The numbness that so many experience in the beginning… that almost ‘floating’ through your day, maybe even weeks. That is such a tempting feeling to keep, I know this. When you let the numb feeling settle in, you’re able to find ways to handle life. Your day to day activities can be compartmentalized into necessities, wants, and maybe if you have time, feelings.

When you begin to compartmentalize things during that numbness and denial, it can be a rabbit hole that is hard to get back out of. Breaking things down like that, it gets very easy to just focus on the necessities. Wants, feelings, and all those other ‘frivolous’ things all become things you don’t have to worry about. Necessities are things like bills, work, groceries, cooking, hygiene… the standard daily activities of life that you need to maintain your every day standard.

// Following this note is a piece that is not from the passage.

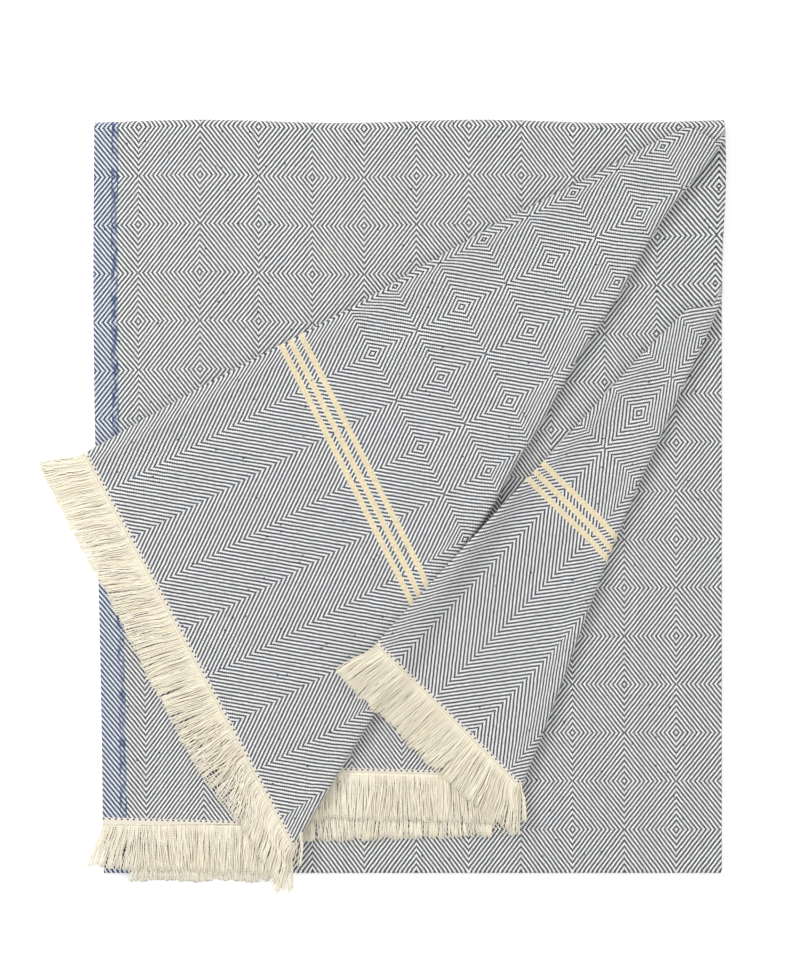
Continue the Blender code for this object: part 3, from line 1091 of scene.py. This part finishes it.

crop woman doing paperwork at table
Photo by Karolina Grabowska on Pexels.com

The rest, those things complicate the standard. Looking and thinking of wants brings back the feelings, and feelings can be just too much to handle all at once.

Handling the Denial

Everyone handles grief differently, and that also applies to the different stages. Some stages we’ll visit more than once, and how long a stage lasts varies too. The trick is recognizing the stage we’re in. That doesn’t happen right away, and we also need to realize that we need to work through these things. We need these stages. We are human, with emotions and thoughts, and it is okay to grieve.

Handling denial is one of the ones that can be tricky. Sometimes it is hard to recognize, usually because of the shock. Other times it will be hard to get out of it because we’ve become so numb to certain things. Then there are times where we just need to be there because in order to get through our days, we need that compartmentalization. There is no right way or wrong way to handle denial, as long as we handle it. I’m guilty of letting it go on longer than it should, because that numbness is a definite help at times when feelings are askew. The trick is finding that middle ground of realizing that we need to have this moment for ourselves, but not letting it get to a point that we are doing a disservice to ourselves in the process.

Own the Denial

Just like I said to own the grief as a whole, we need to own each aspect of it. We need to acknowledge it for what it is, and acknowledge that this is part of our journey. None of us ask for the grief, none of us ask for the pain that comes with it all. However, this quote from Queen Elizabeth II makes it clear:

Grief is the price is we pay for love.
Grief is the price we pay for love. ~Queen Elizabeth II

That also means that each stage we go through, is part of that price. This is a very important thing to remember, regardless of where you are at in your journey.

Challenge

This week, the challenge sounds simple, but requires a lot of inner reflection. How do you handle numbness and denial? Can you recognize it before it reaches a critical point for your well-being? What are some of the things that help you work through those moments?

Remember, you are not alone on this journey, or any journey you take. We’d love to hear from you on this, share with us your anything you’d like to share. Own your journey and we’ll catch you on the flip side.

1 Comment on Denial as a Part of Grief

One Reply to “Denial as a Part of Grief”

  1. It’s been 10 1/2 years and 1 1/2 years, and there’s day I feel like it’s happening all over again. Some days the tears flow like a never ending fountain and other days it’s just pure anger. But somehow I always manage to get through it. I guess that’s where the saying time heals comes in to play. It’s doesn’t heal, it just becomes more manageable. Don’t let anyone tell you to get over it, because you don’t. Your heart cry’s, it aches and let me tell you it beaks over and over again. But when the time is right, and only you know when that is, take baby steps, slow steps, heartfelt steps and slowly you will heal.